> _Exercise objective_: Return every line below in which "bodies" appears.

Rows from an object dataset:
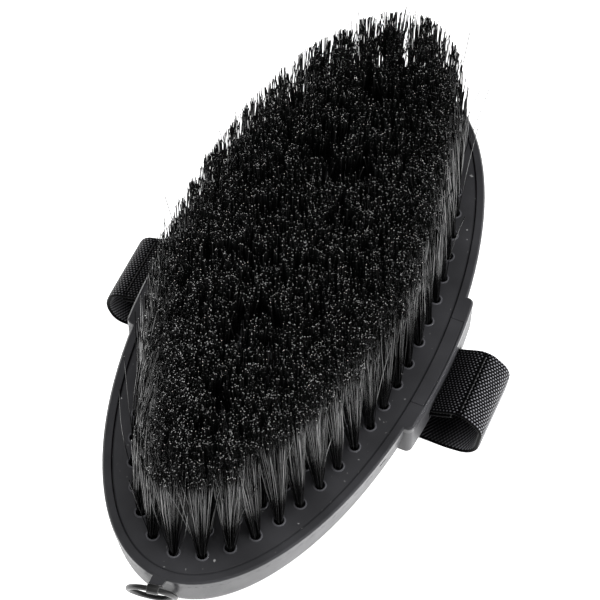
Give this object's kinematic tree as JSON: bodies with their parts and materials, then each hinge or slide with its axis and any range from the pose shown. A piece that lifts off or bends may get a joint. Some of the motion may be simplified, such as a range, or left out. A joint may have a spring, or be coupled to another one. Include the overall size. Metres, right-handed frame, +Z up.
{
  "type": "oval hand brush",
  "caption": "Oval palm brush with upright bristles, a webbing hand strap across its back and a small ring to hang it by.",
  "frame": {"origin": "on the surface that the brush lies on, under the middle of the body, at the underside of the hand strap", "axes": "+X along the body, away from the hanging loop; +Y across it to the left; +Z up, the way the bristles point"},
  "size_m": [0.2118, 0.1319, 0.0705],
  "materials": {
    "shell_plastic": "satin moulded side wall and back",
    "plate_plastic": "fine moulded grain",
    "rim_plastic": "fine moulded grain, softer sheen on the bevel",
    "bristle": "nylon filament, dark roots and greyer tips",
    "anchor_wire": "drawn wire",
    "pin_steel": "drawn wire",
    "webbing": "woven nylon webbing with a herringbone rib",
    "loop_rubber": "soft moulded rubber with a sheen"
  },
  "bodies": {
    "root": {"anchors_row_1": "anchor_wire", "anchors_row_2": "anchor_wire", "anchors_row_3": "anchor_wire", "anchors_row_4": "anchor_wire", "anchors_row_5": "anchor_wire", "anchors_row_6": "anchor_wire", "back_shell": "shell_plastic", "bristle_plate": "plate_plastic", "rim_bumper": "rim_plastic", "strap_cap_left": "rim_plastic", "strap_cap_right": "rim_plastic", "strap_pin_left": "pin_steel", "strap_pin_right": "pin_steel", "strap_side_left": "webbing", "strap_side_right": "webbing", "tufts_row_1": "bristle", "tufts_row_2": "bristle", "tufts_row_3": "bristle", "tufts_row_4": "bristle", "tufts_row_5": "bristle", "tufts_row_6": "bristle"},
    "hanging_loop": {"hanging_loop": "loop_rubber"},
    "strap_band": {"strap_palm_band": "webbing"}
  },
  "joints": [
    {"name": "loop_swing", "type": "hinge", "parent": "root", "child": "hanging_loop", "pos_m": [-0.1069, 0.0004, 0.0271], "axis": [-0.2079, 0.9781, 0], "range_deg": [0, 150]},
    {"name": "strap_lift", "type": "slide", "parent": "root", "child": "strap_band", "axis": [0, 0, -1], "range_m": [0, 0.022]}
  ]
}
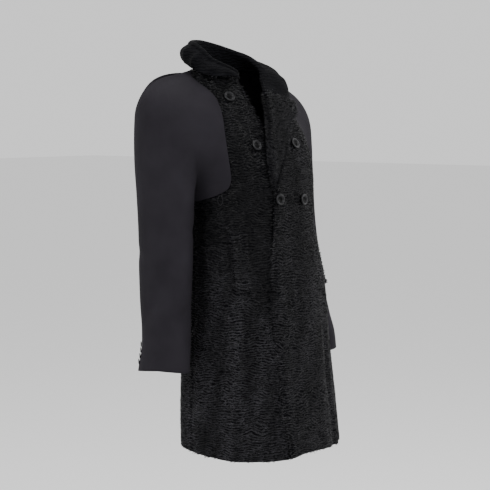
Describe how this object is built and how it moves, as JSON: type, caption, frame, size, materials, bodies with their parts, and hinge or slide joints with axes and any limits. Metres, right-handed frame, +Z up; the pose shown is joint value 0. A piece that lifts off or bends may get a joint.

> _Solution for this problem_:
Give this object's kinematic tree as JSON: bodies with their parts and materials, then each hinge or slide with its axis and any range from the pose shown. A piece that lifts off or bends may get a joint. Some of the motion may be simplified, such as a range, or left out. A joint may have a spring, or be coupled to another one. Include the overall size. Metres, right-handed frame, +Z up.
  "bodies": {
Describe how this object is built and how it moves, as JSON: type, caption, frame, size, materials, bodies with their parts, and hinge or slide joints with axes and any limits. Metres, right-handed frame, +Z up; the pose shown is joint value 0. A piece that lifts off or bends may get a joint.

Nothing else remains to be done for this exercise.